La "diversification" invoquée cacherait-elle un glissement vers une européanisation des codes alimentaires.
Puis la posture alimentaire devient une habitude, tant les enfants de ces familles ne grandissent qu’avec ces menus occidentaux ; une habitude qui, comme l’exception de la règle, n’empêchera pas une nouvelle posture : dans tout portrait chinois made in Africa, la personnalité interviewée indiquera systématiquement que son plat préféré est une recette du terroir, consommée de préférence à la main. Pas sûr, pour autant, que son cuisinier en uniforme prépare si souvent du tô ou du koliko…
Il en est ainsi : les cuisines africaines de ceux qui ont les moyens négligent les ingrédients du cru. Tout autant que ces ingrédients ont du mal à s’affirmer dans des rencontres comme le Mondial de l’alimentation, au milieu de 150 pays représentés, parmi lesquels les traditionnels mastodontes étasuniens, européens et les nouveaux Brésiliens, Turcs ou Coréens. Il reste le positionnement de quelques restaurants exotiques à la capacité modeste et des débats alternatifs, encore marginaux, comme celui sur le "slow food". Les anti fast-food qui font la promotion des légumes "moches" et invendables pourraient peut-être se pencher sur le blues de la chauve-souris…

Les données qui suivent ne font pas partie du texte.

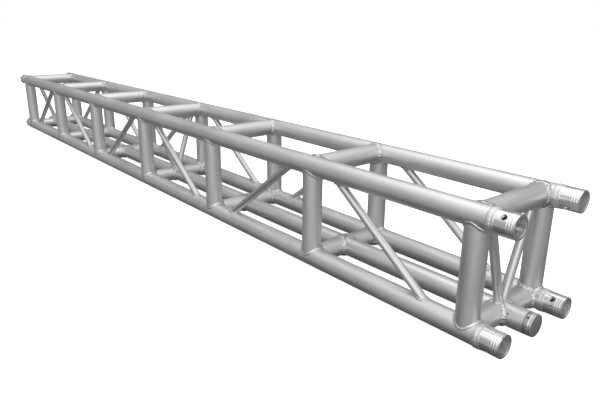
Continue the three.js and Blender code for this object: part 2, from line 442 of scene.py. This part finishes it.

Tout de même, tous ces débats sur l’évolution des goûts africains ne sont-ils pas légèrement élitistes ? La préoccupation du résident moyen du continent, plutôt que de savoir s’il mangera à l’européenne ou à l’africaine, n’est-elle pas de savoir s’il mangera, tout simplement, en période de “soudure” ? Fort heureusement, le nouveau rapport “Global Hunger Index” décrit, en Afrique subsaharienne, des progrès significatifs dans la lutte contre la faim à insuffisance pondérale, présentée comme étant le principal indicateur de la faim et de la sous-alimentation. Mais l’International Food Policy Research Institute (Ifpri), concepteur du rapport, reconnaît que la question de la faim persiste pour 805 millions de personnes dans le monde, avec notamment une insécurité alimentaire "extrêmement alarmante" dans des pays comme le Burundi et l’Érythrée.
Cuisse de grenouille ou mollet de roussette ? De toute façon, les humains mangeront ce que les biocarburants voudront bien leur laisser …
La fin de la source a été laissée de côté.